◆ **Problem**: Will you repeat only the lines beginning at the one that mentions "block_place * glass_width)" and ending at the one that mentions "low, high = Vector((1e9,)", both of them included, exactly?

◆ **Supplied information**:
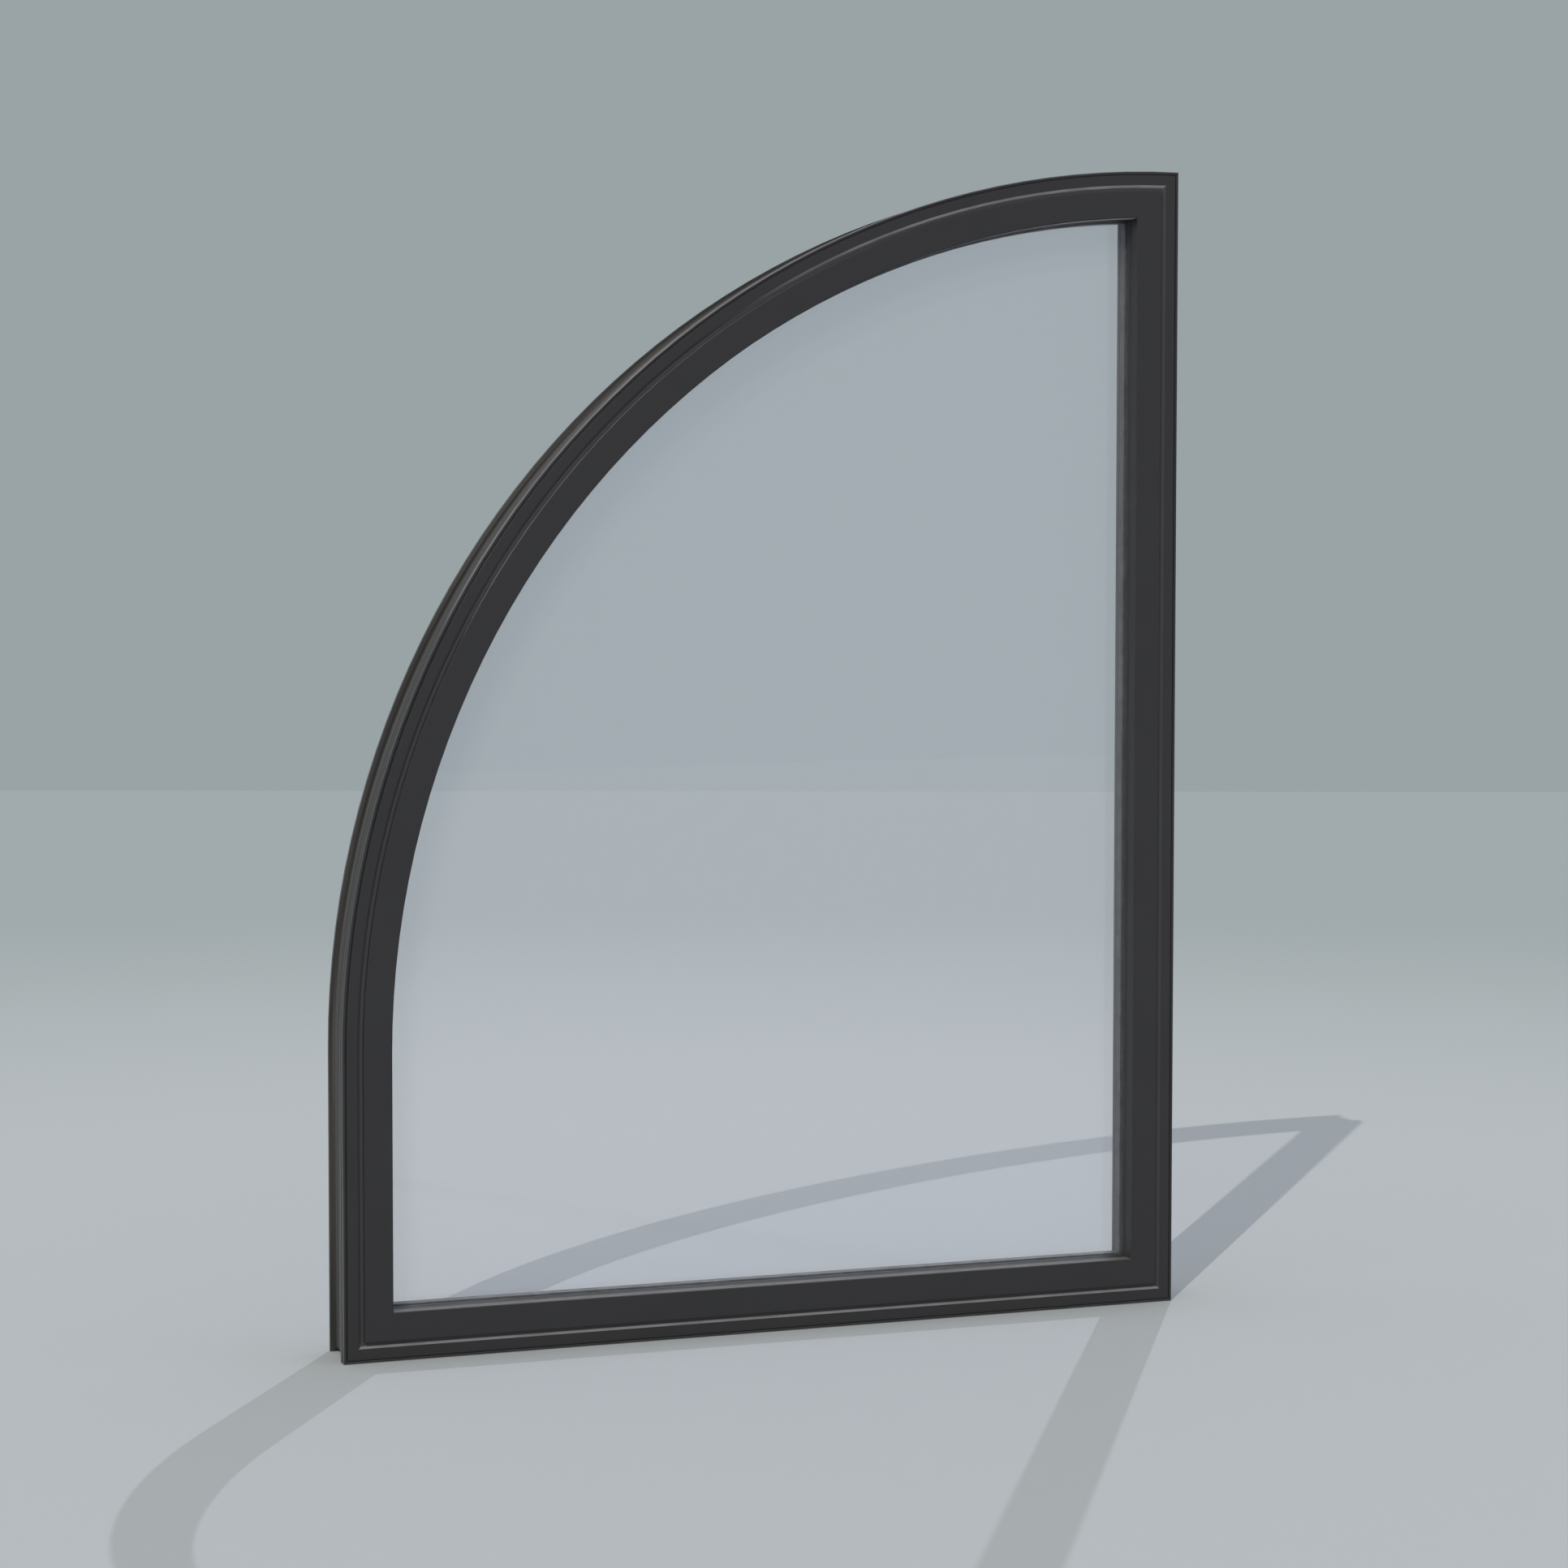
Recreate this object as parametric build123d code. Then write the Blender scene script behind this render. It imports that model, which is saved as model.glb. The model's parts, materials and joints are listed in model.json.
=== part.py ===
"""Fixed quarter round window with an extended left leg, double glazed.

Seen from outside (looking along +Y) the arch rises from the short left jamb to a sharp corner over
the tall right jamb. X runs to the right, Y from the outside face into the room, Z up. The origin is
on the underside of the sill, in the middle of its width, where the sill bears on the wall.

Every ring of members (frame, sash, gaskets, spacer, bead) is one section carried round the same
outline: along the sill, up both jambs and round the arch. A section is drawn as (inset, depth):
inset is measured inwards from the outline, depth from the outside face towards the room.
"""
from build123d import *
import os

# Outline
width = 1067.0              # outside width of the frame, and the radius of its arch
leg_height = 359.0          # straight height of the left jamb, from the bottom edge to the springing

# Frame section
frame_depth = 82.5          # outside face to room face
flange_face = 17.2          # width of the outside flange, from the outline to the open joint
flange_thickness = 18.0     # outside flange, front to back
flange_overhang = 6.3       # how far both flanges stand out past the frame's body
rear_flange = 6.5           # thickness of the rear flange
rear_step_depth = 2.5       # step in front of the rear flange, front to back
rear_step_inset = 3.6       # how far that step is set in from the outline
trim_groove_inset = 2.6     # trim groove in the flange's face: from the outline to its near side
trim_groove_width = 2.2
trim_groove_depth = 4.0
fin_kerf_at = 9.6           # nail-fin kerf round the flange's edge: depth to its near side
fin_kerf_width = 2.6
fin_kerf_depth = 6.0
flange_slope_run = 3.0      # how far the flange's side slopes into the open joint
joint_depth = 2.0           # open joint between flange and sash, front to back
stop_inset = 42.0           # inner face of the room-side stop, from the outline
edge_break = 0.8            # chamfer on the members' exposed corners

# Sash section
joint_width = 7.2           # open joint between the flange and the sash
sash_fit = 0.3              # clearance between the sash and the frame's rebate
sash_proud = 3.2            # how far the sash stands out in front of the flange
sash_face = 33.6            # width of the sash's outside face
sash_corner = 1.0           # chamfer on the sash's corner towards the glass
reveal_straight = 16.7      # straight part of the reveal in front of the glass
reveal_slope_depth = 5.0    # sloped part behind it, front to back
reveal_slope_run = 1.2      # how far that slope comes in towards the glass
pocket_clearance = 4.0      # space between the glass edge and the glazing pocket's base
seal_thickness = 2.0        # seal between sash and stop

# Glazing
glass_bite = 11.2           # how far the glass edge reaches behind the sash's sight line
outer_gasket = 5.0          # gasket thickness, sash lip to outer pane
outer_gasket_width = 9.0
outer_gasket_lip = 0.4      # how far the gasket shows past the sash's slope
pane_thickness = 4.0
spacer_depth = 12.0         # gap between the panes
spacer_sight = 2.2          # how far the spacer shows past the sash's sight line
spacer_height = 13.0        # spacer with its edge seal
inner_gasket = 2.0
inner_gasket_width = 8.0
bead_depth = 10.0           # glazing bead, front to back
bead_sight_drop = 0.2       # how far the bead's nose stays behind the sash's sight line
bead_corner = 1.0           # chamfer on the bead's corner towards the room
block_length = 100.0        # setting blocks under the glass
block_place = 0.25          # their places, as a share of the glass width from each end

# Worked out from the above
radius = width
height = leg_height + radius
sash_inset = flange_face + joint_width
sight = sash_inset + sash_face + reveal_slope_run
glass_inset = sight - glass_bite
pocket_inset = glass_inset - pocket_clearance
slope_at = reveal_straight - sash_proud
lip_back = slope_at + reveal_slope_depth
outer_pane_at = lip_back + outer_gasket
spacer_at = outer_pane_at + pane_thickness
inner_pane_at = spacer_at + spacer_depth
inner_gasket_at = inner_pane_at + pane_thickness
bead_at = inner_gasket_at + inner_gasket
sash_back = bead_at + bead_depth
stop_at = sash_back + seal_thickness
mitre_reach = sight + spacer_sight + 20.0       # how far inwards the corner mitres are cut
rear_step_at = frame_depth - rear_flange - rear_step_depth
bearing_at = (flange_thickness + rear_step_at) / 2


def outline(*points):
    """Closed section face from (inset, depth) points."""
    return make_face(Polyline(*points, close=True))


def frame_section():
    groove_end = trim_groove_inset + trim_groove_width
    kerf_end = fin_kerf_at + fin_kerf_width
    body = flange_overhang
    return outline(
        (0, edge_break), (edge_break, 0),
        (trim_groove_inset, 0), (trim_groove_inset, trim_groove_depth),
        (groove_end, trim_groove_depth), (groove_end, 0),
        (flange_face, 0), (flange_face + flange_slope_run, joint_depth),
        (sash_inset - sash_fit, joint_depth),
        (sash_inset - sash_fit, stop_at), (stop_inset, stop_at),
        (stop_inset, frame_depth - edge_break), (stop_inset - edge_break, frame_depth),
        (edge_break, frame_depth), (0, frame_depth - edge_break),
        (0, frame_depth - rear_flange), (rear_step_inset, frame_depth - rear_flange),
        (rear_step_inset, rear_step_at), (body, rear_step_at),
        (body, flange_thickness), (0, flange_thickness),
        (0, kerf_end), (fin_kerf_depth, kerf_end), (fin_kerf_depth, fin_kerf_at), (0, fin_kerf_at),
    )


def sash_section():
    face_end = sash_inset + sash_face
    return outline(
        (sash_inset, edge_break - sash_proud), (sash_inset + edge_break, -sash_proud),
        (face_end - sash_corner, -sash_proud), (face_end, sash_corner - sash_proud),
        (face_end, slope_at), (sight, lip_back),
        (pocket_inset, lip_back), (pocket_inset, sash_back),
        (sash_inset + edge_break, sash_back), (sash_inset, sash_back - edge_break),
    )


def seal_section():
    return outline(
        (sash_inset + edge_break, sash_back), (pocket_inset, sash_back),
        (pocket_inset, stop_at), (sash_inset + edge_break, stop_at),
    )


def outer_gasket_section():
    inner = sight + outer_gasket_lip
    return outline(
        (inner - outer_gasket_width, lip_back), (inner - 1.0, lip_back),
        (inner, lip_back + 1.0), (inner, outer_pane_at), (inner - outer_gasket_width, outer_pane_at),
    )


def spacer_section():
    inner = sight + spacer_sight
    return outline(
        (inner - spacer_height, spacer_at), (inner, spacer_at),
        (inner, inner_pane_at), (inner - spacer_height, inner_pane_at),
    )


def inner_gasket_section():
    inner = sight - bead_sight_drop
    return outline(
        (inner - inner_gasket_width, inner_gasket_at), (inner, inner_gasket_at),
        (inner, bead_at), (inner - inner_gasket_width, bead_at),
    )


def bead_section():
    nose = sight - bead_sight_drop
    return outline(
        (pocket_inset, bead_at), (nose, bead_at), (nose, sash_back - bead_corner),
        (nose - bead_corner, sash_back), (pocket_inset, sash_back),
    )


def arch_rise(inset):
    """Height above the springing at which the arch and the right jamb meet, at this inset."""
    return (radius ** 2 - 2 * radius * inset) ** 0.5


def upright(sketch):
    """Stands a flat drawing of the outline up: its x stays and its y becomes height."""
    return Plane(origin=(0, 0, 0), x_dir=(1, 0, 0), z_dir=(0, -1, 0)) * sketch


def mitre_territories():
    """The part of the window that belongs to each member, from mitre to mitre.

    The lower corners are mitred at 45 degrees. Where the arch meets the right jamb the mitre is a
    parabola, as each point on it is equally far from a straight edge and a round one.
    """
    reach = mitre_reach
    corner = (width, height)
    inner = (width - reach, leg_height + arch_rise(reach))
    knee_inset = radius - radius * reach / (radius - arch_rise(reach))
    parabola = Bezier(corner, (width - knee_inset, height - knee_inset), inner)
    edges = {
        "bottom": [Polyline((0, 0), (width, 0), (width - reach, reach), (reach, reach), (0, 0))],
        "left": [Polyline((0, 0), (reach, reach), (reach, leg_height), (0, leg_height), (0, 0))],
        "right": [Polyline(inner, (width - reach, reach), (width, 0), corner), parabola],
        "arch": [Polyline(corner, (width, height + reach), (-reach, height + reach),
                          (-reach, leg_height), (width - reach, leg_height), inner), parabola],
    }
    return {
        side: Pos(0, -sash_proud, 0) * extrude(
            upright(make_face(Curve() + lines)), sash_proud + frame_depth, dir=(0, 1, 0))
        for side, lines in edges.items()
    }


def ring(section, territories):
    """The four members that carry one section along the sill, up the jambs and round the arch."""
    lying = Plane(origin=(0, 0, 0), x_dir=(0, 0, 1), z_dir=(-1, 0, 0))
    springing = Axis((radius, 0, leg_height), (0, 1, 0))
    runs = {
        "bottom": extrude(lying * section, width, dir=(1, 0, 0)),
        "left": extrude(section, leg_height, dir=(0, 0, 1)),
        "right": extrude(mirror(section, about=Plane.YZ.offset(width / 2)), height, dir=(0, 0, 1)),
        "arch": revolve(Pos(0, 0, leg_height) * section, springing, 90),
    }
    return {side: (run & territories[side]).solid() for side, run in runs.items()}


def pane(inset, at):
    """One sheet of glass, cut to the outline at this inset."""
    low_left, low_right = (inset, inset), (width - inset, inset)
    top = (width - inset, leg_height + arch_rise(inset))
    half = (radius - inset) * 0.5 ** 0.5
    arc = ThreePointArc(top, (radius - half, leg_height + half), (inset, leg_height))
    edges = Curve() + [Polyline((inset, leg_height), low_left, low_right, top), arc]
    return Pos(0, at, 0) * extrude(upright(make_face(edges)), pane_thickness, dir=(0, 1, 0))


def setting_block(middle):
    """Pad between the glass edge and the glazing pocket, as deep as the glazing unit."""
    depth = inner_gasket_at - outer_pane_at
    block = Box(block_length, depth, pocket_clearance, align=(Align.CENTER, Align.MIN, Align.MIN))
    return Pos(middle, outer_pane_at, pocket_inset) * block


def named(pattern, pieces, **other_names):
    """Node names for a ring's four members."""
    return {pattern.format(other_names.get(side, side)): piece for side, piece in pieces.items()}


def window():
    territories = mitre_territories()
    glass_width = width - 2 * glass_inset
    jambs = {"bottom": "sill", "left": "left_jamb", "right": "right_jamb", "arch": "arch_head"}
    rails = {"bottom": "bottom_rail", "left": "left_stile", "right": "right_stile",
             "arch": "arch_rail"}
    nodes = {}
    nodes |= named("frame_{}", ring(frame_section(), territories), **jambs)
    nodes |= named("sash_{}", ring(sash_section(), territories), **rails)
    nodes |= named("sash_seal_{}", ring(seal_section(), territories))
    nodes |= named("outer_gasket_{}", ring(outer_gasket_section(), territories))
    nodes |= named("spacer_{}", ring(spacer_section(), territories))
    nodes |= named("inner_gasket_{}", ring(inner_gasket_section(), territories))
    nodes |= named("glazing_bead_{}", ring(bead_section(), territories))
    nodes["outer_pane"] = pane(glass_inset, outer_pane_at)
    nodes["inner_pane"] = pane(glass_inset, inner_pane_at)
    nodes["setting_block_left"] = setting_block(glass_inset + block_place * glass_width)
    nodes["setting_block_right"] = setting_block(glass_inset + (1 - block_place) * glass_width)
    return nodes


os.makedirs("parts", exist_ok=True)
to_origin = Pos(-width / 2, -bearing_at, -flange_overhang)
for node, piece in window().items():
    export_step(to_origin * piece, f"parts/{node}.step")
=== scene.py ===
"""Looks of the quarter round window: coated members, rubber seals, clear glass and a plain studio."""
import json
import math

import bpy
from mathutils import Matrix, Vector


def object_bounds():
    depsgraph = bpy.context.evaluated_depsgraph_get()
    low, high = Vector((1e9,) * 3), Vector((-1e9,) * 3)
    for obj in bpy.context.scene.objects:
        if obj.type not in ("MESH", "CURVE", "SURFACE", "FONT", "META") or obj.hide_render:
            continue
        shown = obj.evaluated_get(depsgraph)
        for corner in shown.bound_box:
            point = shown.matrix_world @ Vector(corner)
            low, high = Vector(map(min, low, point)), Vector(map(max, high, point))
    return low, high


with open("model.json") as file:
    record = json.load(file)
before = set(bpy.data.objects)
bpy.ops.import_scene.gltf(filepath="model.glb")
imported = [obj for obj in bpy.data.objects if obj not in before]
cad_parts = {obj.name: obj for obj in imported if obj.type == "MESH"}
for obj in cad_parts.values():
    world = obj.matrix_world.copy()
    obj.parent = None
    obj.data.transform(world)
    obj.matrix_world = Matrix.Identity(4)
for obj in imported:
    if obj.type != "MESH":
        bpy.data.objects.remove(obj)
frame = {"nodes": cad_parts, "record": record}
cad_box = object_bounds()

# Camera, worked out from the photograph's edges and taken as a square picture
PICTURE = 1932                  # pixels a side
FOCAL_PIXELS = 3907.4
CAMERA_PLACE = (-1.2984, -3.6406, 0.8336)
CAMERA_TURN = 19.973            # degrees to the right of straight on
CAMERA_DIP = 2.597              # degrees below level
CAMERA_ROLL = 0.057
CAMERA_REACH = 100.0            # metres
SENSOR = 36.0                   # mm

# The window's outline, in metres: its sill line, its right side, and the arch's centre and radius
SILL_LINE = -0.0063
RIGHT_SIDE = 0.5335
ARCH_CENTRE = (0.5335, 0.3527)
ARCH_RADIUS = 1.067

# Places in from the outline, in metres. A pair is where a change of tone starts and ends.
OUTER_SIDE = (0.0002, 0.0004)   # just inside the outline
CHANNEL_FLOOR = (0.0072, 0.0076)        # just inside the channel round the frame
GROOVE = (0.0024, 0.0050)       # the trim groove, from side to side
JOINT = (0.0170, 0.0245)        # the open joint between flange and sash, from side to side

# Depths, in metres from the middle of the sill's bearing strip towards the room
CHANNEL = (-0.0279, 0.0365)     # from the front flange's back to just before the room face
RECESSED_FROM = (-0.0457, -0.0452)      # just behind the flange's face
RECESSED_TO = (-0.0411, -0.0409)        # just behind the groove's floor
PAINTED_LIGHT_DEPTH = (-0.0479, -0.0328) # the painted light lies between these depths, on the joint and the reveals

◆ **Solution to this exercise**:
    nodes["setting_block_left"] = setting_block(glass_inset + block_place * glass_width)
    nodes["setting_block_right"] = setting_block(glass_inset + (1 - block_place) * glass_width)
    return nodes


os.makedirs("parts", exist_ok=True)
to_origin = Pos(-width / 2, -bearing_at, -flange_overhang)
for node, piece in window().items():
    export_step(to_origin * piece, f"parts/{node}.step")
=== scene.py ===
"""Looks of the quarter round window: coated members, rubber seals, clear glass and a plain studio."""
import json
import math

import bpy
from mathutils import Matrix, Vector


def object_bounds():
    depsgraph = bpy.context.evaluated_depsgraph_get()
    low, high = Vector((1e9,) * 3), Vector((-1e9,) * 3)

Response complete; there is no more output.